Copy out every line exactly as given.

^^^^^^^^^^^^^^^^

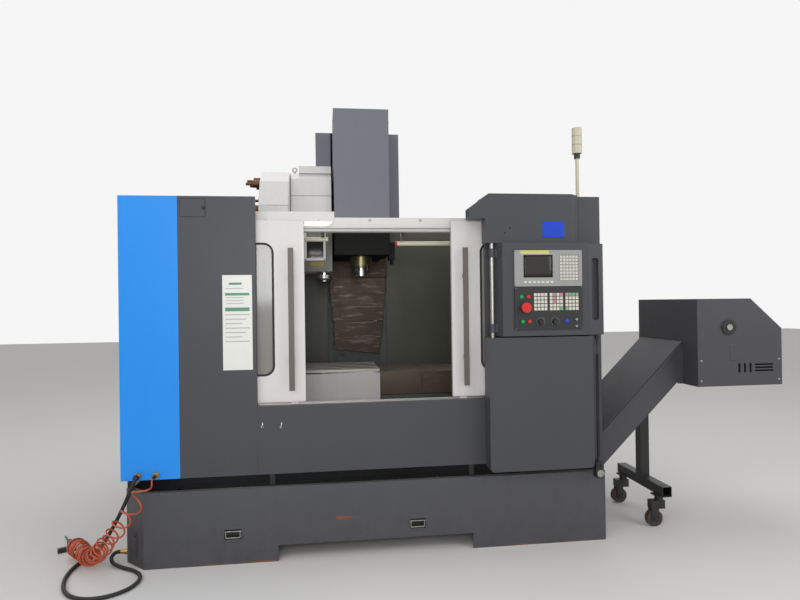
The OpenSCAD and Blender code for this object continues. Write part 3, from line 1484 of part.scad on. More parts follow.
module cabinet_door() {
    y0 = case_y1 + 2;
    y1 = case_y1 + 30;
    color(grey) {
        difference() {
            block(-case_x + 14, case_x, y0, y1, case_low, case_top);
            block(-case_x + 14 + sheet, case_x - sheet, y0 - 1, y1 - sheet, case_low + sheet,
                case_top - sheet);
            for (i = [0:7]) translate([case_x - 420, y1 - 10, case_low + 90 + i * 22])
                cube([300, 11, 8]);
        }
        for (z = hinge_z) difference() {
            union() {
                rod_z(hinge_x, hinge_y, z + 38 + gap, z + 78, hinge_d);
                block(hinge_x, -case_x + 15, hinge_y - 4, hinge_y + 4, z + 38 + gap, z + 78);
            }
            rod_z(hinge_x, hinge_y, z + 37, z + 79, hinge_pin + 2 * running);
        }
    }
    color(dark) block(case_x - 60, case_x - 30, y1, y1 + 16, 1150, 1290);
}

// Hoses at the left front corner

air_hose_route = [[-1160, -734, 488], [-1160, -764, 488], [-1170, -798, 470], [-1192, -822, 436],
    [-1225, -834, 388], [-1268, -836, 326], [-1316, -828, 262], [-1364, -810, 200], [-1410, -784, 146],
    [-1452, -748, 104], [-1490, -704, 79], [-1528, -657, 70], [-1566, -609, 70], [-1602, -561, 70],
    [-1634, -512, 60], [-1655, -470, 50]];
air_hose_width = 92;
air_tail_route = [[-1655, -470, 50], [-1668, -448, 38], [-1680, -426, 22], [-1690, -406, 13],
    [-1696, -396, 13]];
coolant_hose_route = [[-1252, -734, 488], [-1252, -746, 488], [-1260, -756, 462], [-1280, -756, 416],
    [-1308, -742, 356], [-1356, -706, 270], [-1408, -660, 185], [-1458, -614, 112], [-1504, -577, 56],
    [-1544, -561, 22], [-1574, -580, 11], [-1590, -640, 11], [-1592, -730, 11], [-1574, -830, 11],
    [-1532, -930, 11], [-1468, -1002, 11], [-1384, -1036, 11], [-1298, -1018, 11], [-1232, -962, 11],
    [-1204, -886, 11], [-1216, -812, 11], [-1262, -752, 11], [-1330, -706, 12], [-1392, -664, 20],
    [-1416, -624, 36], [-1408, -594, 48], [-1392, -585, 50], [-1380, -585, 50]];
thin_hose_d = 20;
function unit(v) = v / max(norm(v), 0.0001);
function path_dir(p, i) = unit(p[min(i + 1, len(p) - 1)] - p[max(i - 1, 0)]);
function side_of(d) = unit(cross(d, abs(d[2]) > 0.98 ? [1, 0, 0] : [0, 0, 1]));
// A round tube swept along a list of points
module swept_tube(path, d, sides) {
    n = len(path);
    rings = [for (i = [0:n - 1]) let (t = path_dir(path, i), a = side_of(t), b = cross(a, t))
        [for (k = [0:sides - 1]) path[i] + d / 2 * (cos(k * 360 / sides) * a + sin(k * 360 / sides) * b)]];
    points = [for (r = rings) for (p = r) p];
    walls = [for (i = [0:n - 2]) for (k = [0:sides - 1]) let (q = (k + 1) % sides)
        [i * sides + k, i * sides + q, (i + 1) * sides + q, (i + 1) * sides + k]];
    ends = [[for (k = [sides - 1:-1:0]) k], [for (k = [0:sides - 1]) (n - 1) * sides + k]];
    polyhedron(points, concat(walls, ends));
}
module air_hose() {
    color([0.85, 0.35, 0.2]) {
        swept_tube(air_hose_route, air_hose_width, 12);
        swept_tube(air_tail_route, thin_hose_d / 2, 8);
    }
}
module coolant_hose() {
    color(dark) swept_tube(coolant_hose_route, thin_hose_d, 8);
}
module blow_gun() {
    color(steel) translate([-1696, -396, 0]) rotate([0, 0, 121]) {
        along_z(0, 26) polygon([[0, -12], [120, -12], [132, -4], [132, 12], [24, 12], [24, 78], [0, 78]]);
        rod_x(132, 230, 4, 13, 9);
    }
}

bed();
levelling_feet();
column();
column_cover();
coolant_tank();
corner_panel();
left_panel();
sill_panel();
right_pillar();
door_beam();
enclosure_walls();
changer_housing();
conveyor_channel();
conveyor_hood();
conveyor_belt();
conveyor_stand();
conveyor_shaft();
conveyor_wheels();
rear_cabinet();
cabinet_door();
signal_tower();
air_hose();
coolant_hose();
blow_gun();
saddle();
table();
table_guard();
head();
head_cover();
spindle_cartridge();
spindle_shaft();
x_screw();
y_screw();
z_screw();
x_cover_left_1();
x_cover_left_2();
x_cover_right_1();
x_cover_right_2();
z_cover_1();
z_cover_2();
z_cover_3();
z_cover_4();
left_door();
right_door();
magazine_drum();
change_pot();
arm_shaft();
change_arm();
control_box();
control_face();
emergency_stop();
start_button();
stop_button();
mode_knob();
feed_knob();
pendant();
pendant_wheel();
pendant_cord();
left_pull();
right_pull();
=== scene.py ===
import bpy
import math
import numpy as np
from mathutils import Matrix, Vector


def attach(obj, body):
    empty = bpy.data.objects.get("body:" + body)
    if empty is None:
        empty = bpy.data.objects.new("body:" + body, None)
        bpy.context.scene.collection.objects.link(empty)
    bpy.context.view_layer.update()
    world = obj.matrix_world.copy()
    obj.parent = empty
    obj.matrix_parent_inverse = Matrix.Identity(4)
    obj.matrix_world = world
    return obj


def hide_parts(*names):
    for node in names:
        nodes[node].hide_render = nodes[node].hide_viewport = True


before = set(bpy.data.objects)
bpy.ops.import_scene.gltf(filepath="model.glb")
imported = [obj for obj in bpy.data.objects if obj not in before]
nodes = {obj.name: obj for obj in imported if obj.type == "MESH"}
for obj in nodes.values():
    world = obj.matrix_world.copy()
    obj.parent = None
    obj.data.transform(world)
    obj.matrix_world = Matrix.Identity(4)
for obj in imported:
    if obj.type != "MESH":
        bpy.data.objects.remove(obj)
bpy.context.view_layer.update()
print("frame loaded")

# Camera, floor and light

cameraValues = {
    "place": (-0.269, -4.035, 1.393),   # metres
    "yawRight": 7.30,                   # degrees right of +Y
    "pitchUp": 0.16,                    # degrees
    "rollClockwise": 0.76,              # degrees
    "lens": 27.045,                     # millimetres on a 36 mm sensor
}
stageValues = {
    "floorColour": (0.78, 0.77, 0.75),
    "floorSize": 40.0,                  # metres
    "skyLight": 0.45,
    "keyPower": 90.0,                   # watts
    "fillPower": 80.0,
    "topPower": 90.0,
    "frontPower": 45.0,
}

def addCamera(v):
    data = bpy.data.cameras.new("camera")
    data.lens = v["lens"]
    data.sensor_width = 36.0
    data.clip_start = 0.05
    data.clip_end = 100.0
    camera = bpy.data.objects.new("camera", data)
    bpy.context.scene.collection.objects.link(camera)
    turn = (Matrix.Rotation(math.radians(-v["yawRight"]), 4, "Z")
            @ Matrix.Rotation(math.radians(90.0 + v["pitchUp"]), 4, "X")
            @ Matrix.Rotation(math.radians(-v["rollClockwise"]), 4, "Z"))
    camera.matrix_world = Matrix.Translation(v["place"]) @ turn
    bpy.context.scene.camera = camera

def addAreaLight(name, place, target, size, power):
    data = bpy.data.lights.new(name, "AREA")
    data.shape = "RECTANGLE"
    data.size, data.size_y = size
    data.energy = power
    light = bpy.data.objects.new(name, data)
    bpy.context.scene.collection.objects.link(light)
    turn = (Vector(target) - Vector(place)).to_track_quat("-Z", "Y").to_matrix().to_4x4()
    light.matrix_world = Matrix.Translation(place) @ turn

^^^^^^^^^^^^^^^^

WRITTEN ANSWER |
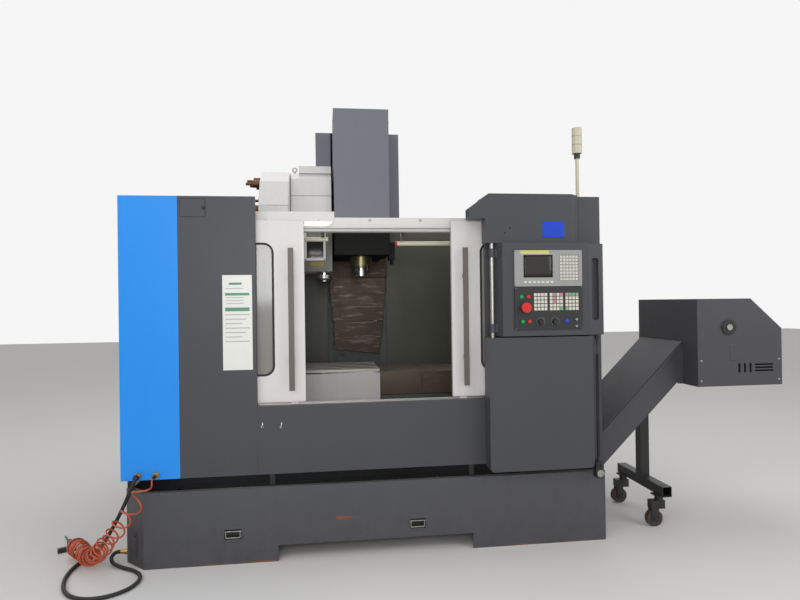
The OpenSCAD and Blender code for this object continues. Write part 3, from line 1484 of part.scad on. More parts follow.
module cabinet_door() {
    y0 = case_y1 + 2;
    y1 = case_y1 + 30;
    color(grey) {
        difference() {
            block(-case_x + 14, case_x, y0, y1, case_low, case_top);
            block(-case_x + 14 + sheet, case_x - sheet, y0 - 1, y1 - sheet, case_low + sheet,
                case_top - sheet);
            for (i = [0:7]) translate([case_x - 420, y1 - 10, case_low + 90 + i * 22])
                cube([300, 11, 8]);
        }
        for (z = hinge_z) difference() {
            union() {
                rod_z(hinge_x, hinge_y, z + 38 + gap, z + 78, hinge_d);
                block(hinge_x, -case_x + 15, hinge_y - 4, hinge_y + 4, z + 38 + gap, z + 78);
            }
            rod_z(hinge_x, hinge_y, z + 37, z + 79, hinge_pin + 2 * running);
        }
    }
    color(dark) block(case_x - 60, case_x - 30, y1, y1 + 16, 1150, 1290);
}

// Hoses at the left front corner

air_hose_route = [[-1160, -734, 488], [-1160, -764, 488], [-1170, -798, 470], [-1192, -822, 436],
    [-1225, -834, 388], [-1268, -836, 326], [-1316, -828, 262], [-1364, -810, 200], [-1410, -784, 146],
    [-1452, -748, 104], [-1490, -704, 79], [-1528, -657, 70], [-1566, -609, 70], [-1602, -561, 70],
    [-1634, -512, 60], [-1655, -470, 50]];
air_hose_width = 92;
air_tail_route = [[-1655, -470, 50], [-1668, -448, 38], [-1680, -426, 22], [-1690, -406, 13],
    [-1696, -396, 13]];
coolant_hose_route = [[-1252, -734, 488], [-1252, -746, 488], [-1260, -756, 462], [-1280, -756, 416],
    [-1308, -742, 356], [-1356, -706, 270], [-1408, -660, 185], [-1458, -614, 112], [-1504, -577, 56],
    [-1544, -561, 22], [-1574, -580, 11], [-1590, -640, 11], [-1592, -730, 11], [-1574, -830, 11],
    [-1532, -930, 11], [-1468, -1002, 11], [-1384, -1036, 11], [-1298, -1018, 11], [-1232, -962, 11],
    [-1204, -886, 11], [-1216, -812, 11], [-1262, -752, 11], [-1330, -706, 12], [-1392, -664, 20],
    [-1416, -624, 36], [-1408, -594, 48], [-1392, -585, 50], [-1380, -585, 50]];
thin_hose_d = 20;
function unit(v) = v / max(norm(v), 0.0001);
function path_dir(p, i) = unit(p[min(i + 1, len(p) - 1)] - p[max(i - 1, 0)]);
function side_of(d) = unit(cross(d, abs(d[2]) > 0.98 ? [1, 0, 0] : [0, 0, 1]));
// A round tube swept along a list of points
module swept_tube(path, d, sides) {
    n = len(path);
    rings = [for (i = [0:n - 1]) let (t = path_dir(path, i), a = side_of(t), b = cross(a, t))
        [for (k = [0:sides - 1]) path[i] + d / 2 * (cos(k * 360 / sides) * a + sin(k * 360 / sides) * b)]];
    points = [for (r = rings) for (p = r) p];
    walls = [for (i = [0:n - 2]) for (k = [0:sides - 1]) let (q = (k + 1) % sides)
        [i * sides + k, i * sides + q, (i + 1) * sides + q, (i + 1) * sides + k]];
    ends = [[for (k = [sides - 1:-1:0]) k], [for (k = [0:sides - 1]) (n - 1) * sides + k]];
    polyhedron(points, concat(walls, ends));
}
module air_hose() {
    color([0.85, 0.35, 0.2]) {
        swept_tube(air_hose_route, air_hose_width, 12);
        swept_tube(air_tail_route, thin_hose_d / 2, 8);
    }
}
module coolant_hose() {
    color(dark) swept_tube(coolant_hose_route, thin_hose_d, 8);
}
module blow_gun() {
    color(steel) translate([-1696, -396, 0]) rotate([0, 0, 121]) {
        along_z(0, 26) polygon([[0, -12], [120, -12], [132, -4], [132, 12], [24, 12], [24, 78], [0, 78]]);
        rod_x(132, 230, 4, 13, 9);
    }
}

bed();
levelling_feet();
column();
column_cover();
coolant_tank();
corner_panel();
left_panel();
sill_panel();
right_pillar();
door_beam();
enclosure_walls();
changer_housing();
conveyor_channel();
conveyor_hood();
conveyor_belt();
conveyor_stand();
conveyor_shaft();
conveyor_wheels();
rear_cabinet();
cabinet_door();
signal_tower();
air_hose();
coolant_hose();
blow_gun();
saddle();
table();
table_guard();
head();
head_cover();
spindle_cartridge();
spindle_shaft();
x_screw();
y_screw();
z_screw();
x_cover_left_1();
x_cover_left_2();
x_cover_right_1();
x_cover_right_2();
z_cover_1();
z_cover_2();
z_cover_3();
z_cover_4();
left_door();
right_door();
magazine_drum();
change_pot();
arm_shaft();
change_arm();
control_box();
control_face();
emergency_stop();
start_button();
stop_button();
mode_knob();
feed_knob();
pendant();
pendant_wheel();
pendant_cord();
left_pull();
right_pull();
=== scene.py ===
import bpy
import math
import numpy as np
from mathutils import Matrix, Vector


def attach(obj, body):
    empty = bpy.data.objects.get("body:" + body)
    if empty is None:
        empty = bpy.data.objects.new("body:" + body, None)
        bpy.context.scene.collection.objects.link(empty)
    bpy.context.view_layer.update()
    world = obj.matrix_world.copy()
    obj.parent = empty
    obj.matrix_parent_inverse = Matrix.Identity(4)
    obj.matrix_world = world
    return obj


def hide_parts(*names):
    for node in names:
        nodes[node].hide_render = nodes[node].hide_viewport = True


before = set(bpy.data.objects)
bpy.ops.import_scene.gltf(filepath="model.glb")
imported = [obj for obj in bpy.data.objects if obj not in before]
nodes = {obj.name: obj for obj in imported if obj.type == "MESH"}
for obj in nodes.values():
    world = obj.matrix_world.copy()
    obj.parent = None
    obj.data.transform(world)
    obj.matrix_world = Matrix.Identity(4)
for obj in imported:
    if obj.type != "MESH":
        bpy.data.objects.remove(obj)
bpy.context.view_layer.update()
print("frame loaded")

# Camera, floor and light

cameraValues = {
    "place": (-0.269, -4.035, 1.393),   # metres
    "yawRight": 7.30,                   # degrees right of +Y
    "pitchUp": 0.16,                    # degrees
    "rollClockwise": 0.76,              # degrees
    "lens": 27.045,                     # millimetres on a 36 mm sensor
}
stageValues = {
    "floorColour": (0.78, 0.77, 0.75),
    "floorSize": 40.0,                  # metres
    "skyLight": 0.45,
    "keyPower": 90.0,                   # watts
    "fillPower": 80.0,
    "topPower": 90.0,
    "frontPower": 45.0,
}

def addCamera(v):
    data = bpy.data.cameras.new("camera")
    data.lens = v["lens"]
    data.sensor_width = 36.0
    data.clip_start = 0.05
    data.clip_end = 100.0
    camera = bpy.data.objects.new("camera", data)
    bpy.context.scene.collection.objects.link(camera)
    turn = (Matrix.Rotation(math.radians(-v["yawRight"]), 4, "Z")
            @ Matrix.Rotation(math.radians(90.0 + v["pitchUp"]), 4, "X")
            @ Matrix.Rotation(math.radians(-v["rollClockwise"]), 4, "Z"))
    camera.matrix_world = Matrix.Translation(v["place"]) @ turn
    bpy.context.scene.camera = camera

def addAreaLight(name, place, target, size, power):
    data = bpy.data.lights.new(name, "AREA")
    data.shape = "RECTANGLE"
    data.size, data.size_y = size
    data.energy = power
    light = bpy.data.objects.new(name, data)
    bpy.context.scene.collection.objects.link(light)
    turn = (Vector(target) - Vector(place)).to_track_quat("-Z", "Y").to_matrix().to_4x4()
    light.matrix_world = Matrix.Translation(place) @ turn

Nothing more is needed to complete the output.